Dataset section
....................

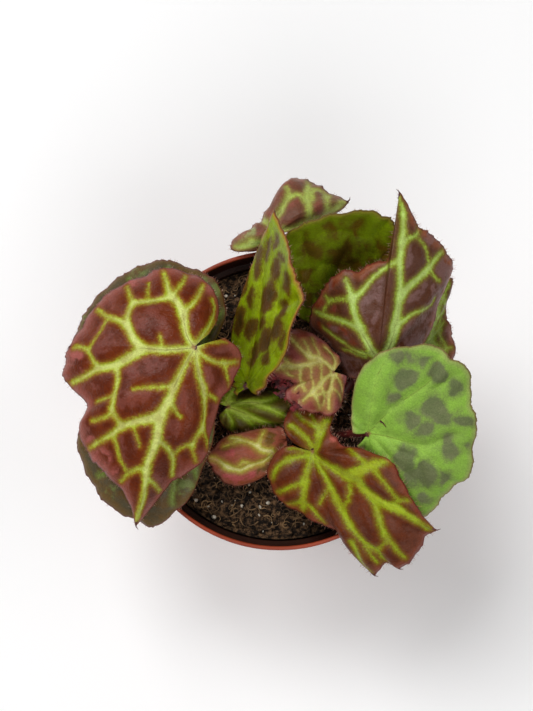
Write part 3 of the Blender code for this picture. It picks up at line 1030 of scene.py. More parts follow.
@dataclass
class Rhizome:
    """The knobbly creeping stem, with leaf scars and dry brown scales."""

    radius: float = 5.5 * MM
    route: tuple[Place, ...] = (
        (-27, 14, 86), (-20, 10.5, 88), (-12, 6, 88), (2, 0, 88), (11, -5.5, 88), (17, -9.5, 86),
    )
    knobs: tuple[float, ...] = (0.62, 1.0, 0.9, 1.04, 0.94, 0.6)
    steps: int = 14
    scales: int = 26
    dice: random.Random = field(default_factory=lambda: random.Random(9))

    def build(self, skin: StemFinish, scale_skin: SpeckFinish) -> None:
        """Build the stem and its scales.

        Args:
            skin: The stem's finish.
            scale_skin: The scales' finish.
        """
        line = smooth_line(np.array(self.route) * MM, (), self.steps)
        knobs = smooth_line(np.array(self.knobs)[:, None], (), self.steps)[:, 0]
        points = [Vector(point) for point in line]
        mesh = strands_mesh("rhizome_stem", [Strand(points, self.radius, taper=0)], sides=12)
        bm = bmesh.new()
        bm.from_mesh(mesh)
        for vert in bm.verts:
            nearest = min(range(len(points)), key=lambda i: (points[i] - vert.co).length_squared)
            ring = 1 + 0.05 * math.cos(nearest * 1.6) + 0.09 * noise.noise(vert.co * 330)
            vert.co = points[nearest].lerp(vert.co, knobs[nearest] * ring)
        mesh = finish_mesh("rhizome_stem", bm)
        bark = skin.material("rhizome_bark")
        add_piece("rhizome_stem", mesh, [bark], replaces=["rhizome"])
        bits = bmesh.new()
        for i in range(self.scales):
            self.add_scale(bits, points[(i * 3 + 4) % len(points)])
        mesh = finish_mesh("rhizome_scales", bits)
        add_piece("rhizome_scales", mesh, [scale_skin.material("dry_scale")])

    def add_scale(self, bm: bmesh.types.BMesh, middle: Vector) -> None:
        """Add one curled papery scale beside a point of the stem.

        Args:
            bm: The bmesh to add it to.
            middle: The point.
        """
        made = bmesh.ops.create_grid(bm, x_segments=3, y_segments=5, size=0.5)["verts"]
        side = self.dice.uniform(0, math.pi)
        out = Vector((math.cos(side * 2), math.sin(side * 2), 0.9)).normalized()
        turn = out.to_track_quat("Y", "Z").to_matrix()
        length, width = self.dice.uniform(3, 6) * MM, self.dice.uniform(1.2, 2.4) * MM
        for vert in made:
            along = vert.co.y + 0.5
            across = vert.co.x * (1 - along**2)
            shape = Vector((across * width, along * length, -(along**2) * length * 0.35 - across**2 * 2 * MM))
            vert.co = middle + out * self.radius * 0.75 + turn @ shape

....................

Description of the task
Give the listing again, word for word.

Solved exercise
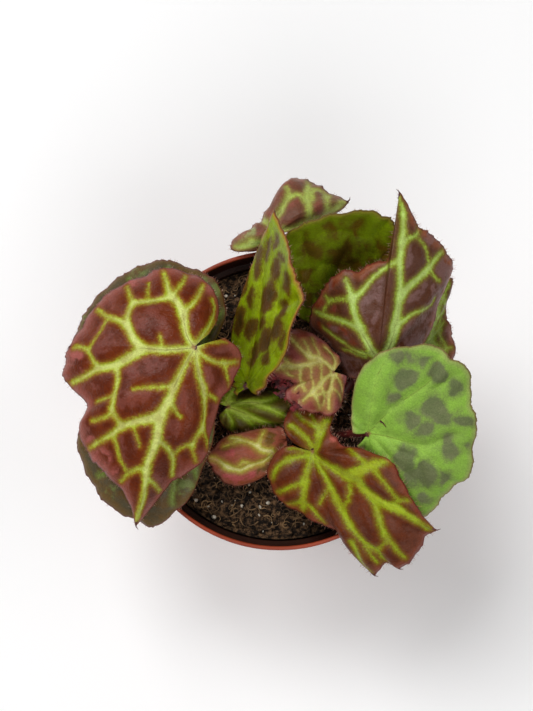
Write part 3 of the Blender code for this picture. It picks up at line 1030 of scene.py. More parts follow.
@dataclass
class Rhizome:
    """The knobbly creeping stem, with leaf scars and dry brown scales."""

    radius: float = 5.5 * MM
    route: tuple[Place, ...] = (
        (-27, 14, 86), (-20, 10.5, 88), (-12, 6, 88), (2, 0, 88), (11, -5.5, 88), (17, -9.5, 86),
    )
    knobs: tuple[float, ...] = (0.62, 1.0, 0.9, 1.04, 0.94, 0.6)
    steps: int = 14
    scales: int = 26
    dice: random.Random = field(default_factory=lambda: random.Random(9))

    def build(self, skin: StemFinish, scale_skin: SpeckFinish) -> None:
        """Build the stem and its scales.

        Args:
            skin: The stem's finish.
            scale_skin: The scales' finish.
        """
        line = smooth_line(np.array(self.route) * MM, (), self.steps)
        knobs = smooth_line(np.array(self.knobs)[:, None], (), self.steps)[:, 0]
        points = [Vector(point) for point in line]
        mesh = strands_mesh("rhizome_stem", [Strand(points, self.radius, taper=0)], sides=12)
        bm = bmesh.new()
        bm.from_mesh(mesh)
        for vert in bm.verts:
            nearest = min(range(len(points)), key=lambda i: (points[i] - vert.co).length_squared)
            ring = 1 + 0.05 * math.cos(nearest * 1.6) + 0.09 * noise.noise(vert.co * 330)
            vert.co = points[nearest].lerp(vert.co, knobs[nearest] * ring)
        mesh = finish_mesh("rhizome_stem", bm)
        bark = skin.material("rhizome_bark")
        add_piece("rhizome_stem", mesh, [bark], replaces=["rhizome"])
        bits = bmesh.new()
        for i in range(self.scales):
            self.add_scale(bits, points[(i * 3 + 4) % len(points)])
        mesh = finish_mesh("rhizome_scales", bits)
        add_piece("rhizome_scales", mesh, [scale_skin.material("dry_scale")])

    def add_scale(self, bm: bmesh.types.BMesh, middle: Vector) -> None:
        """Add one curled papery scale beside a point of the stem.

        Args:
            bm: The bmesh to add it to.
            middle: The point.
        """
        made = bmesh.ops.create_grid(bm, x_segments=3, y_segments=5, size=0.5)["verts"]
        side = self.dice.uniform(0, math.pi)
        out = Vector((math.cos(side * 2), math.sin(side * 2), 0.9)).normalized()
        turn = out.to_track_quat("Y", "Z").to_matrix()
        length, width = self.dice.uniform(3, 6) * MM, self.dice.uniform(1.2, 2.4) * MM
        for vert in made:
            along = vert.co.y + 0.5
            across = vert.co.x * (1 - along**2)
            shape = Vector((across * width, along * length, -(along**2) * length * 0.35 - across**2 * 2 * MM))
            vert.co = middle + out * self.radius * 0.75 + turn @ shape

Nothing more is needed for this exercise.